I don’t think it’s asking too much out of this life to be able to pull a wheelie for a few feet. It’s not like I’m out to perform in the circus or like I asked God to make me taller. I was about nine years old when I came to the horrible realization that I would never make it in the wheelie department, not in this life. That’s just about the exact same age that I decided that I was an atheist. You do the math and come to your own conclusions as to the reason for my split with the church. And don’t try to sell me that “you’ll be able to pull wheelies in heaven” shit. Show me where it says that in the Bible or the Koran or the Book of Mormon. Actually, the Book of Mormon has an entire chapter devoted to the issue of wheelies in heaven, but you have to ride one of those dorky Mormon bikes with no gears and a bell on the handlebars. No thanks, and I don’t care how many wives you dangle in front of me.

And please spare me the “God has given you other talents” lecture because I just don’t care. What am I supposed to do the next time some bike messenger stud rolls by me on a wheelie? Do you think that if I yell at him that I can play some of the Goldberg Variations on the piano that I will somehow feel more like a man?

And speaking of not feeling like a man, have any of you guys ever been on a date and the woman you are with has to hail the cab because you can’t do one of those ear-splitting whistles where you put two fingers in your mouth and she can?
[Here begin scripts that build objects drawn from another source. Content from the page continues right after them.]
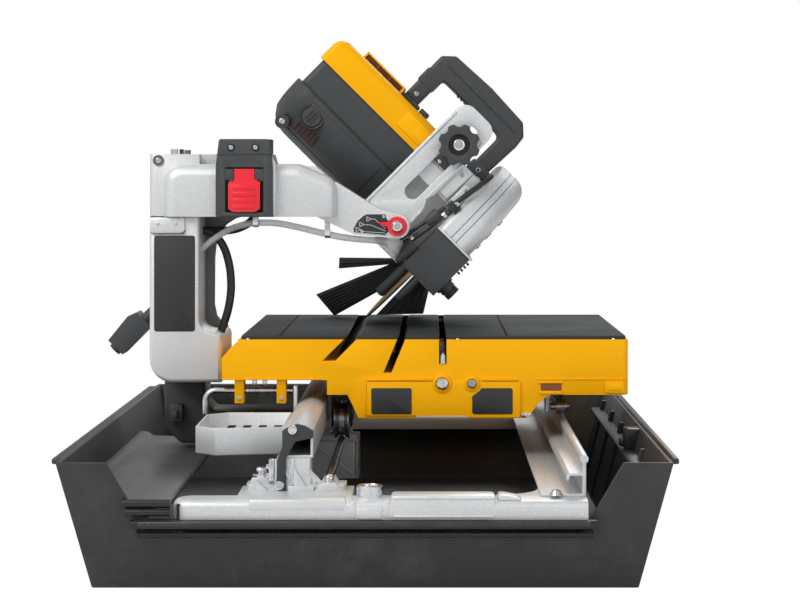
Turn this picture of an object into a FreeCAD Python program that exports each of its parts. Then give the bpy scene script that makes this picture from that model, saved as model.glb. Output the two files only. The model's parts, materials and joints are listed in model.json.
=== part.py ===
import FreeCAD, Part

import math
import os
import re

import Sketcher
from FreeCAD import Vector

# Wet tile saw, millimetres. X to the right, Y away from the operator, Z up.
# The origin is the middle of the water pan's underside.
# The saw head is drawn in its own frame: x across the blade, y along the cart's travel, z up
# when the blade stands upright. Its origin is the bevel pivot, and at rest it leans by bevel_rest.

sizes = {
    # water pan
    "pan_width": 660, "pan_depth": 864, "pan_side_height": 135, "pan_end_height": 75,
    "pan_wall": 4, "pan_floor": 5, "pan_side_draft": 34, "pan_end_draft": 26, "pan_lip": 9,
    "pan_notch_inset": 52, "pan_notch_slope": 34,
    # front and rear beams of the base frame
    "beam_left": -200, "beam_right": 232, "beam_width": 46, "beam_height": 20, "beam_wall": 4,
    "beam_inset": 8, "beam_seat": 0.3, "beam_end_round": 20, "beam_corner": 46,
    "bushing_x": 5, "bushing_radius": 11, "bushing_bore": 7, "bushing_height": 21,
    "bushing_flange": 5, "bushing_boss": 16,
    # rails
    "left_rail_x": -90, "left_rail_width": 33, "left_rail_bottom": 130, "left_rail_height": 37,
    "left_rail_crown": 7, "rail_wall": 3, "rail_inset": 74,
    "right_rail_x": 184, "right_rail_width": 48, "right_rail_height": 36, "right_web": 4,
    "bead_radius": 4.5, "track_height": 22, "track_width": 14, "rail_bolt_radius": 7,
    # supports of the left rail and the round guide rod
    "support_left": -129, "support_right": -22, "support_depth": 34, "support_plate": 6,
    "support_web": 12, "gusset_width": 26, "gusset_height": 30, "middle_depth": 46, "middle_bottom": 45,
    "rod_x": -40, "rod_z": 108, "rod_radius": 5, "rod_short": 14,
    # accessory tray
    "tray_left": -193, "tray_right": -93, "tray_front_y": -284, "tray_rear_y": -120,
    "tray_floor": 124, "tray_height": 30, "tray_wall": 3, "tray_corner": 24, "tray_slot": 9,
    # column, its foot and the arm
    "column_left": -273, "column_right": -212, "column_front_y": -40, "column_rear_y": 99,
    "column_bottom": 181, "column_top": 383, "foot_lip": -185,
    "foot_lip_top": 240, "corner_radius": 28, "foot_left": -262, "foot_front_y": 20,
    "foot_bottom": 100, "foot_height": 40, "arm_top": 459, "arm_right": -46, "arm_rear_y": 42,
    "arm_rib_right": -44, "arm_rib_left": -256, "arm_rib_top": 447, "arm_rib_depth": 10,
    "arm_web_y": -24, "arm_low_top": 445, "bulge_corner": 22, "bulge_round": 16,
    "lug_radius": 15, "lug_front_y": -36, "lug_rear_y": 10,
    # switch box on the arm
    "switch_left": -190, "switch_right": -121, "switch_top": 477, "switch_depth": 14,
    "paddle_width": 38, "paddle_height": 38, "paddle_thick": 9, "paddle_pin": 2,
    # bevel pivot
    "pivot_x": 28.6, "pivot_z": 371, "bevel_rest": 45, "pivot_bolt": 5, "bolt_head": 8,
    "pivot_fit": 0.05, "part_gap": 0.5,
    # bevel bracket
    "plate_left": -51, "plate_right": 5, "plate_top": 170, "plate_bottom": -10,
    "plate_front_y": 11, "plate_thick": 9, "slot_x": -17, "slot_low": 33, "slot_high": 153,
    "slot_half": 10, "toe_left": -9, "toe_right": 32, "toe_low": -34, "toe_high": -12,
    "toe_depth": 46,
    # plunge knob and its slider
    "knob_height": 124, "knob_radius": 26, "knob_depth": 24,
    "knob_scallop": 7, "slider_half": 9.6, "slider_length": 54,
    # motor
    "motor_y": 122, "motor_left": -210, "barrel_left": -188, "motor_right": -50,
    "motor_radius": 70, "motor_wall": 5, "band_low": 42, "band_high": 80, "band_left": -214,
    "cover_top": 119, "cover_left": -219, "cover_round": 16, "hood_left": -183,
    "hood_right": -112, "hood_height": 10, "cap_depth": 12, "brush_radius": 13,
    "brush_x": -173, "brush_height": 19, "armature_shaft": 6, "armature_radius": 32,
    "field_inner": 34, "fan_radius": 52,
    # gearbox and spindle
    "gearbox_left": -50, "gearbox_right": 38, "gearbox_top": 112, "gearbox_step": 62,
    "gearbox_front_y": 21, "gearbox_rear_y": 170, "gearbox_low": -22, "gearbox_wall": 6,
    "arbor_height": 13.5, "spindle_radius": 7.9375, "gear_module": 1.4, "pinion_teeth": 12,
    "gear_teeth": 36, "gear_width": 12, "gear_x": -4,
    # blade and flanges
    "blade_radius": 127, "blade_offset": 55, "blade_thick": 1.8, "rim_thick": 2.4,
    "rim_height": 8, "flange_radius": 27, "flange_thick": 7,
    # guard
    "guard_left": 38, "guard_right": 88, "guard_radius": 134, "guard_wall": 3,
    "guard_split": 34, "skirt_low": -30, "skirt_radius": 137, "skirt_right": 92,
    "port_y": 18, "port_height": -12, "port_radius": 10, "port_length": 10,
    # handle
    "grip_left": -114, "grip_right": 37, "grip_top": 208, "grip_bottom": 170,
    "grip_depth": 34, "leg_width": 22, "leg_low": 119, "right_leg_left": 12,
    "right_leg_right": 34,
    # cart
    "cart_left": -160, "cart_right": 304, "cart_front_y": -102, "cart_depth": 400,
    "cart_top": 238, "cart_low_left": 190, "cart_low_right": 172.5, "cart_wall": 8,
    "cart_deck": 10, "apron_depth": 14, "apron_low": 145, "step_left": -179, "step_top": 228,
    "pad_thick": 4.5, "slot_floor": 184, "panel_proud": 2.5,
    "cut_upright_x": 83.6, "cut_upright_low": 209, "cut_upright_width": 9,
    "cut_half_x": 36, "cut_half_low": 198.5, "cut_half_width": 9, "cut_half_angle": 22.5,
    "cut_bevel_x": -22, "cut_bevel_low": 212.5, "cut_bevel_width": 11, "cut_bevel_angle": 45,
    # rollers
    "left_roller_radius": 24, "left_roller_groove": 4.6, "left_roller_width": 18,
    "roller_front_y": -2, "roller_spacing": 200, "axle_radius": 4, "right_roller_radius": 9,
    "right_roller_width": 14, "running_gap": 0.05, "track_gap": 0.3,
    # cart lock pin
    "pin_radius": 3.5, "pin_z": 176, "pin_y": -84, "pin_left": -200, "pin_right": -95.5,
    "pin_drop": 28, "boss_width": 11,
    # tubes and leads
    "tube_radius": 4, "lead_radius": 5,
}

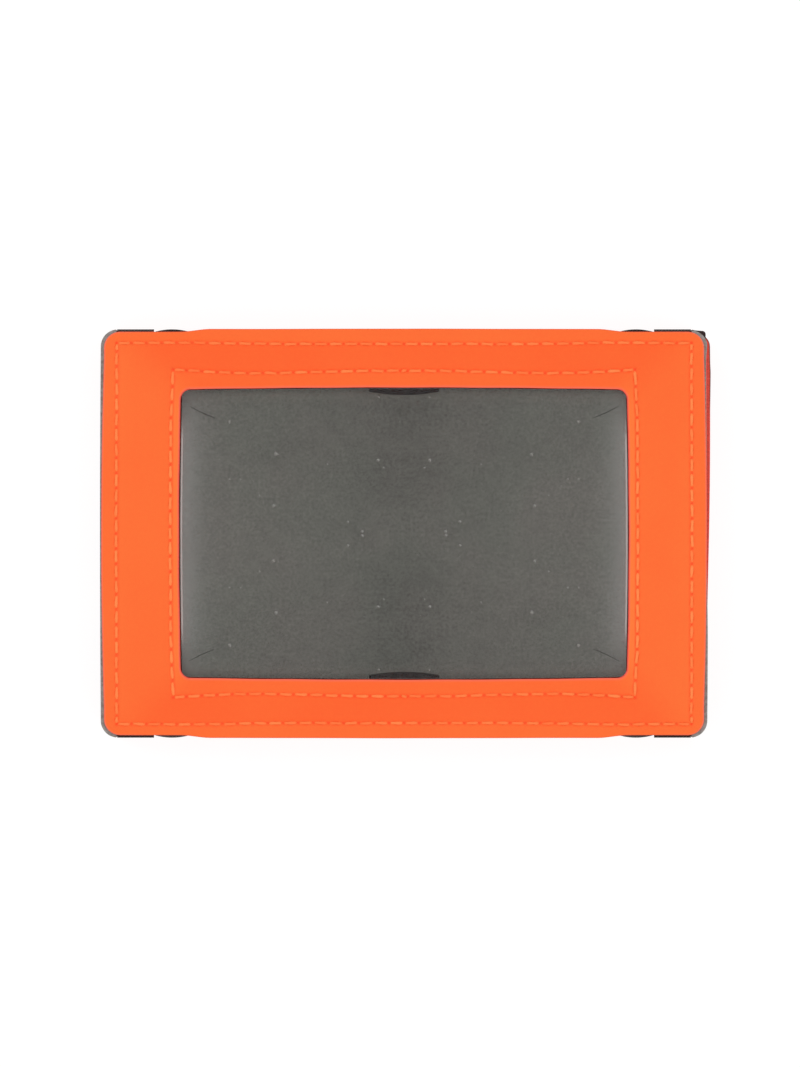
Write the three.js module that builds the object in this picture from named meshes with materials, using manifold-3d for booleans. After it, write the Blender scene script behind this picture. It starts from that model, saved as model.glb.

It takes about a wheelbarrow full of Viagra and a case of Pabst to make me feel like a man after something like that.

“No one said that life is fair.” You know what, I’d like to find the guy who said that life isn’t fair and kick the living shit out of him for making such a grotesque understatement, because if you can’t pull a wheelie, or whistle so loudly that it makes ears bleed, then life is a hell of a lot worse than unfair, it is unspeakably cruel. What about hell? I’m so scared (insert sarcastic sneer). Don’t try to threaten me with eternal damnation, because it is hard to frighten a guy who has spent his entire life riding a bike with both wheels on the ground and not whistling very loudly.